Stranger than Paradise was a breath of fresh air for me. These last 6 movies, aside from being very solid, well done movies, have been a little outside my range of interest. But this movie made me excited to watch it. I don't know if it was because of the slightly dry humor or that the film seemed to be following the student filmmakers' manual, but either way I found myself enjoying this movie immensely.

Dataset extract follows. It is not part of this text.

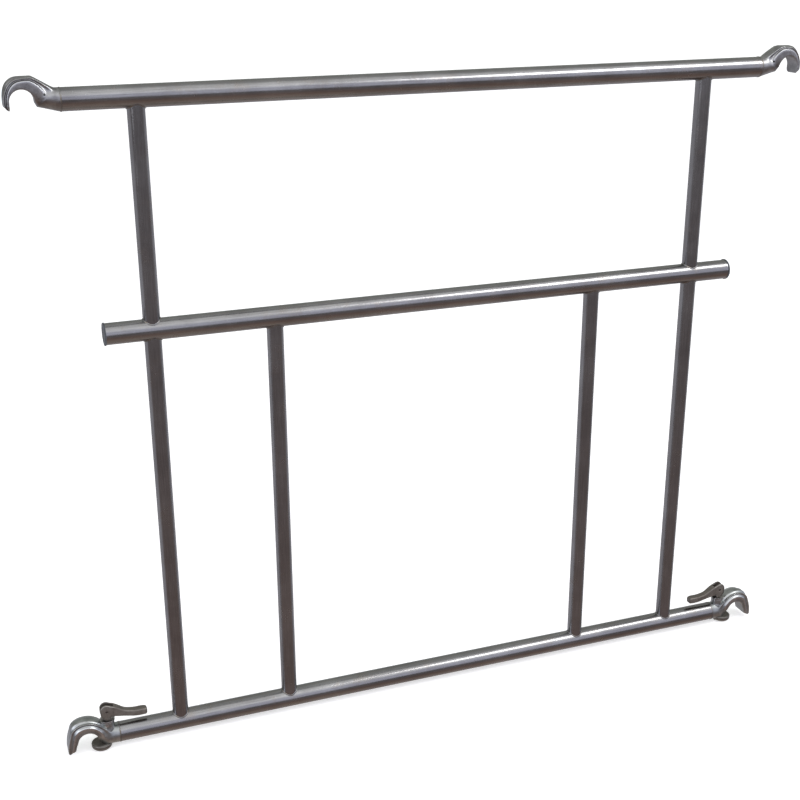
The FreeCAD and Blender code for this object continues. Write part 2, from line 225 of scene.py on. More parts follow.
def carve(target: bpy.types.Object, tools: list[tuple[Shell, str]], sharp_deg: float = 32.0) -> None:
    """Cuts shells out of an object's mesh, or joins them to it, and keeps the result as its mesh.

    Args:
        target: the object that is changed.
        tools: each tool's shell, and "DIFFERENCE" or "UNION".
        sharp_deg: edges over this angle stay sharp.
    """
    helpers = []
    for number, (shell, operation) in enumerate(tools):
        helper = make_object(f"{target.name}_tool{number}", shell)
        cut = target.modifiers.new(helper.name, "BOOLEAN")
        cut.operation, cut.solver, cut.object = operation, "EXACT", helper
        helpers.append(helper)
    graph = bpy.context.evaluated_depsgraph_get()
    result = bpy.data.meshes.new_from_object(target.evaluated_get(graph))
    target.modifiers.clear()
    target.data = result
    for helper in helpers:
        bpy.data.objects.remove(helper)
    result.shade_smooth()
    result.set_sharp_from_angle(angle=math.radians(sharp_deg))


def spline_weights(count: int, per_span: int) -> Array:
    """Weights that turn a closed ring of control points into points of a uniform cubic B-spline.

    For a share t of a span the four nearest control points weigh (1-t)^3/6, (3t^3-6t^2+4)/6,
    (-3t^3+3t^2+3t+1)/6 and t^3/6.

    Args:
        count: control points in the ring.
        per_span: points on each span between two of them.

    Returns:
        (count * per_span, count) weights.
    """
    t = np.tile(np.arange(per_span) / per_span, count)
    span = np.repeat(np.arange(count), per_span)
    four = np.stack([(1 - t) ** 3, 3 * t ** 3 - 6 * t ** 2 + 4,
                     -3 * t ** 3 + 3 * t ** 2 + 3 * t + 1, t ** 3], axis=1) / 6
    columns = (span[:, None] + np.arange(-1, 3)) % count
    weights = np.zeros((len(t), count))
    np.add.at(weights, (np.arange(len(t))[:, None], columns), four)
    return weights


def through(knots: Knots, stations: Array) -> Array:
    """A smooth curve through knots: cubic Hermite spans, each tangent the slope between neighbours.

    Args:
        knots: (station, value, value, ...) in rising order of station.
        stations: where the curve is wanted.

    Returns:
        (len(stations), values per knot).
    """
    table = np.array(knots, float)
    at, value = table[:, 0], table[:, 1:]
    slope = np.empty_like(value)
    slope[1:-1] = (value[2:] - value[:-2]) / (at[2:] - at[:-2])[:, None]
    slope[0] = (value[1] - value[0]) / (at[1] - at[0])
    slope[-1] = (value[-1] - value[-2]) / (at[-1] - at[-2])
    k = np.clip(np.searchsorted(at, stations, side="right") - 1, 0, len(at) - 2)
    width = (at[k + 1] - at[k])[:, None]
    t = np.clip((stations[:, None] - at[k][:, None]) / width, 0, 1)
    return ((2 * t ** 3 - 3 * t ** 2 + 1) * value[k] + (t ** 3 - 2 * t ** 2 + t) * width * slope[k]
            + (3 * t ** 2 - 2 * t ** 3) * value[k + 1] + (t ** 3 - t ** 2) * width * slope[k + 1])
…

The really long (duration) shots gave me time to really absorb the entire surroundings, as minimal as they were. Plus, the sudden endings with the black transitions made this seem like a large book of short vignettes. Each story sharing characters, and a maybe little history, but each one having their own story and feel.

RobElmer

And now to completely contradict myself I find myself slightly agreeing with Melissa, with the exception that I liked the movie. The characters did seem depressing and unmotivated, but it was real With most of the other characters we've seen so far from Badlands to Ashes of Time they've been characters; people who only existed to tell the story they were in. In Stranger than Paradise Jarmusch seems to have plucked them right out of a New Jersey apt complex and started filming them.

Lucas Ashland

The minimalistic style that Jarmusch used in this movie was really enjoyable, especially compared to the films we watched by Wong Kar-wai. The abundance of stylistic scenes and filming methods by Wong were often a little overwhelming for me and distracted me from an already confusing storyline. I liked how Jarmusch was able to tell an interesting, quirky story without really trying to impress the audience with over-the-top visual tricks. For some reason I think of Jarmush's movie as being like meat and potatoes. His movie was somewhat simple, but easy to enjoy and comforting in its simplicity.